### WRITTEN TASK:
From the data that follows, print exactly the lines starting at the one containing "body = crest(thinned(creased(melted_pig())))" and ending at the one containing "in imported if"; include both of them and nothing more.

>> Begin DATASET EXTRACT

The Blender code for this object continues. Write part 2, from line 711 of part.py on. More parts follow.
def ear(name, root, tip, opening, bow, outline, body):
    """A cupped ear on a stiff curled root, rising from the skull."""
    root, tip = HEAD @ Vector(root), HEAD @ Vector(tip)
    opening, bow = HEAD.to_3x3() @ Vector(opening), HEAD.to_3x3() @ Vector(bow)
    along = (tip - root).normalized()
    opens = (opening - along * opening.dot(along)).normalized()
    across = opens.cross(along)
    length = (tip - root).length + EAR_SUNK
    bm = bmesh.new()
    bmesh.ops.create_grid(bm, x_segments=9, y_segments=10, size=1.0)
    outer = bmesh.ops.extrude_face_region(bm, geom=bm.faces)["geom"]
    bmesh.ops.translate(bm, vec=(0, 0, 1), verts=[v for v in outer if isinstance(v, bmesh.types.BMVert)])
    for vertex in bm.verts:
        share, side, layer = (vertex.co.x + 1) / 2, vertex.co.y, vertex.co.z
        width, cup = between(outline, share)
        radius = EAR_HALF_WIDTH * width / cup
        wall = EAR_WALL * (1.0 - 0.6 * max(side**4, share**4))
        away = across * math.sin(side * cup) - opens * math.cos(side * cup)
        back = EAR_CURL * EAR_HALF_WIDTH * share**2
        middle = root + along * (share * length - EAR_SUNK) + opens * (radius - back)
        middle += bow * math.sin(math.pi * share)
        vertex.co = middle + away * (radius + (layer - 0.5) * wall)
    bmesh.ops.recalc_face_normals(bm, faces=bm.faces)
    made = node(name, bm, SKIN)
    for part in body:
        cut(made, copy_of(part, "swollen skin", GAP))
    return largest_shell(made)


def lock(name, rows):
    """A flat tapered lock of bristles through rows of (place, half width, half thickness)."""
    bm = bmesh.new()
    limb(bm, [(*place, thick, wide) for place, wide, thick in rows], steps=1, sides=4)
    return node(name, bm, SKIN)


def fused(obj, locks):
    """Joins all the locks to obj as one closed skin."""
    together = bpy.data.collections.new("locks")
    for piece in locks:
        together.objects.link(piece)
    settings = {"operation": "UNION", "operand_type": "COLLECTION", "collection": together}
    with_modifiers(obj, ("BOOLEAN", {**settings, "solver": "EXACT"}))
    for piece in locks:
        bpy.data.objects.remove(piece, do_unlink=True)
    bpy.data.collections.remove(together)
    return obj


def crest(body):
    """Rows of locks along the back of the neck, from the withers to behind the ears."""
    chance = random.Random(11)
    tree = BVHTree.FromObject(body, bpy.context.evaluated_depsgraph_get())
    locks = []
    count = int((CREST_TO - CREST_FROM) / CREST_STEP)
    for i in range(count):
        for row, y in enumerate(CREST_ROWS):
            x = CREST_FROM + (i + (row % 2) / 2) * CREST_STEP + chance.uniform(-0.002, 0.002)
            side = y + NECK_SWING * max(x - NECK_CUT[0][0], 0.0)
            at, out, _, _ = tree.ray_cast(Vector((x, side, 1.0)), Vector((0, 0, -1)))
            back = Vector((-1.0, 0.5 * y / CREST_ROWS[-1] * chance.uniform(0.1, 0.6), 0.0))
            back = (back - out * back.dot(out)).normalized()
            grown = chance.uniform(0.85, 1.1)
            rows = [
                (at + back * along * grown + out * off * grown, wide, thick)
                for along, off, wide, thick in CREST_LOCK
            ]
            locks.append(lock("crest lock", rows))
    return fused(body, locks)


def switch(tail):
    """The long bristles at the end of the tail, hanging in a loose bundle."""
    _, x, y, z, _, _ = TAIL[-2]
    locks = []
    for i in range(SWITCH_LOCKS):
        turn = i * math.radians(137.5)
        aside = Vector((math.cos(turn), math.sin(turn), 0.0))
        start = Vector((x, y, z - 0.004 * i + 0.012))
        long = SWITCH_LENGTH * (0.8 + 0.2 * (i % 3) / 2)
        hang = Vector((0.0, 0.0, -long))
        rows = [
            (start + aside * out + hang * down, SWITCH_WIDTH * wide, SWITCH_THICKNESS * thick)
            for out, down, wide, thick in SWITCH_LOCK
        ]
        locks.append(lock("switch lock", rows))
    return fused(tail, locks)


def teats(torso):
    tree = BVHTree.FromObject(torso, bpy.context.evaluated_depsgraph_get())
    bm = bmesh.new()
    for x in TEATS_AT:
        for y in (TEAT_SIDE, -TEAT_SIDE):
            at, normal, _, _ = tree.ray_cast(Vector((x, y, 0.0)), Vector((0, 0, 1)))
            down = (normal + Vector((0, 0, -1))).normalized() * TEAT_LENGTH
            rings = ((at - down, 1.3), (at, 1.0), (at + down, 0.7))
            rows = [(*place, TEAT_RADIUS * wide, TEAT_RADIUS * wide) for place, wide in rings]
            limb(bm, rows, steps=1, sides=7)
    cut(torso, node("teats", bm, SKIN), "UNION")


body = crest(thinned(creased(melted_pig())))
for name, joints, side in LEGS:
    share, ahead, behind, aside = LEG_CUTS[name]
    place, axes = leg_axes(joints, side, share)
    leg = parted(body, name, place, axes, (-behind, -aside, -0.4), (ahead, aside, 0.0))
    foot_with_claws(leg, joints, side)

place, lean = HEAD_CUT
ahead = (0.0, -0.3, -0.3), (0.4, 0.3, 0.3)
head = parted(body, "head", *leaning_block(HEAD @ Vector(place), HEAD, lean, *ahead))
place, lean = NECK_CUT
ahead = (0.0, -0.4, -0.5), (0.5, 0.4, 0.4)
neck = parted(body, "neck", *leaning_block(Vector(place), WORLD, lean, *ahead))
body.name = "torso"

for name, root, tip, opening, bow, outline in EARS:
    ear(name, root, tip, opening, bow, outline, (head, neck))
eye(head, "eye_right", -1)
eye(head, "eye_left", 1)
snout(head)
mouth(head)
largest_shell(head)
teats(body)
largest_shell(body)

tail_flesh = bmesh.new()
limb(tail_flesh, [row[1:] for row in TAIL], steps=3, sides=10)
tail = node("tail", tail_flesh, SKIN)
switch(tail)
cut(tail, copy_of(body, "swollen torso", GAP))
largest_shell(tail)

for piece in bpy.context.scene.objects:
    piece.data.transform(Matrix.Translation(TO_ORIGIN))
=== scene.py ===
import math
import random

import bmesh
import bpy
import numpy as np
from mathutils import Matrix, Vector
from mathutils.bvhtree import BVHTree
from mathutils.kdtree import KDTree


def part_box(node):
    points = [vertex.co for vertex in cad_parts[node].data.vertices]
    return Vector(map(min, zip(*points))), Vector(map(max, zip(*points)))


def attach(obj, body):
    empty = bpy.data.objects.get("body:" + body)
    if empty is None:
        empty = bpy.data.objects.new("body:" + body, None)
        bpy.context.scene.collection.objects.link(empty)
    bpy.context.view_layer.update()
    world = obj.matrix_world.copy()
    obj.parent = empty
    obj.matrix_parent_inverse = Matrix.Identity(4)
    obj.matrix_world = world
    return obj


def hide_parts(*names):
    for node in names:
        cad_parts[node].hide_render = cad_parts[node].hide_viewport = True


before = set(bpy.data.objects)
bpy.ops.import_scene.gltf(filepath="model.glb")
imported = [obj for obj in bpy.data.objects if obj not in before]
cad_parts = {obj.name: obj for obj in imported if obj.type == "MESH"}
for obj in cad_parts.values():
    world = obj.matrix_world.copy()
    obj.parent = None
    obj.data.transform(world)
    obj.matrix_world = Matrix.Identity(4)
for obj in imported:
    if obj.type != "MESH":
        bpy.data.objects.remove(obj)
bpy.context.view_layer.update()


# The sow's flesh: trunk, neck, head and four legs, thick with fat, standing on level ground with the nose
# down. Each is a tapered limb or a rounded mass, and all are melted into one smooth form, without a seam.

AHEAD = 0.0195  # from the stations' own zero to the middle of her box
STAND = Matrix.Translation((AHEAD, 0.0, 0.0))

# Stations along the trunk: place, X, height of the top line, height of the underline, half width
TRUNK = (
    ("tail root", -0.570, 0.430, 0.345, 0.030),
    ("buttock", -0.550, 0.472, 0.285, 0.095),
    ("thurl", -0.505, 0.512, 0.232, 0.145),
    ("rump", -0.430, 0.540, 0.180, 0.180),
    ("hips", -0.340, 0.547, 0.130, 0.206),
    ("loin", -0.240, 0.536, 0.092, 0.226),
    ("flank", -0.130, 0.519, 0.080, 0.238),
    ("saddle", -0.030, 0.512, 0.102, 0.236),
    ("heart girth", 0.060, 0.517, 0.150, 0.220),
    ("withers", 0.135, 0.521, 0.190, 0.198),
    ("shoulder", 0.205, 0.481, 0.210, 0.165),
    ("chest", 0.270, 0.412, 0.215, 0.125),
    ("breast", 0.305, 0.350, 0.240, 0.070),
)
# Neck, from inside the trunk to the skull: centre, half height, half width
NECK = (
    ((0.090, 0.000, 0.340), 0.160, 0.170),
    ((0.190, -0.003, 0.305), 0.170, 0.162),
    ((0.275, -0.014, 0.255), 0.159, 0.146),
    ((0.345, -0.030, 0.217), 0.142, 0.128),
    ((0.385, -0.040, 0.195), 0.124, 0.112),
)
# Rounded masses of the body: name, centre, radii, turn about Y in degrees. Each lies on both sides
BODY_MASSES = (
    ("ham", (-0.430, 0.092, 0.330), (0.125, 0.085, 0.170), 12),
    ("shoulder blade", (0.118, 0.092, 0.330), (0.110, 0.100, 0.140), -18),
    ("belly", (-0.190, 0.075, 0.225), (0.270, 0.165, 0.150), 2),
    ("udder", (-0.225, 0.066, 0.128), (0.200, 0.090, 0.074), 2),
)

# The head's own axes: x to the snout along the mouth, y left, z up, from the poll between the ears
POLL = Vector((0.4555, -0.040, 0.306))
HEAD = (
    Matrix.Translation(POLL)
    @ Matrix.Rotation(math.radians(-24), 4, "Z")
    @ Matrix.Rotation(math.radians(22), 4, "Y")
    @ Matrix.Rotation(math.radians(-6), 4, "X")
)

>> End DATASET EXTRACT

### IN RESPONSE:
body = crest(thinned(creased(melted_pig())))
for name, joints, side in LEGS:
    share, ahead, behind, aside = LEG_CUTS[name]
    place, axes = leg_axes(joints, side, share)
    leg = parted(body, name, place, axes, (-behind, -aside, -0.4), (ahead, aside, 0.0))
    foot_with_claws(leg, joints, side)

place, lean = HEAD_CUT
ahead = (0.0, -0.3, -0.3), (0.4, 0.3, 0.3)
head = parted(body, "head", *leaning_block(HEAD @ Vector(place), HEAD, lean, *ahead))
place, lean = NECK_CUT
ahead = (0.0, -0.4, -0.5), (0.5, 0.4, 0.4)
neck = parted(body, "neck", *leaning_block(Vector(place), WORLD, lean, *ahead))
body.name = "torso"

for name, root, tip, opening, bow, outline in EARS:
    ear(name, root, tip, opening, bow, outline, (head, neck))
eye(head, "eye_right", -1)
eye(head, "eye_left", 1)
snout(head)
mouth(head)
largest_shell(head)
teats(body)
largest_shell(body)

tail_flesh = bmesh.new()
limb(tail_flesh, [row[1:] for row in TAIL], steps=3, sides=10)
tail = node("tail", tail_flesh, SKIN)
switch(tail)
cut(tail, copy_of(body, "swollen torso", GAP))
largest_shell(tail)

for piece in bpy.context.scene.objects:
    piece.data.transform(Matrix.Translation(TO_ORIGIN))
=== scene.py ===
import math
import random

import bmesh
import bpy
import numpy as np
from mathutils import Matrix, Vector
from mathutils.bvhtree import BVHTree
from mathutils.kdtree import KDTree


def part_box(node):
    points = [vertex.co for vertex in cad_parts[node].data.vertices]
    return Vector(map(min, zip(*points))), Vector(map(max, zip(*points)))


def attach(obj, body):
    empty = bpy.data.objects.get("body:" + body)
    if empty is None:
        empty = bpy.data.objects.new("body:" + body, None)
        bpy.context.scene.collection.objects.link(empty)
    bpy.context.view_layer.update()
    world = obj.matrix_world.copy()
    obj.parent = empty
    obj.matrix_parent_inverse = Matrix.Identity(4)
    obj.matrix_world = world
    return obj


def hide_parts(*names):
    for node in names:
        cad_parts[node].hide_render = cad_parts[node].hide_viewport = True


before = set(bpy.data.objects)
bpy.ops.import_scene.gltf(filepath="model.glb")
imported = [obj for obj in bpy.data.objects if obj not in before]
cad_parts = {obj.name: obj for obj in imported if obj.type == "MESH"}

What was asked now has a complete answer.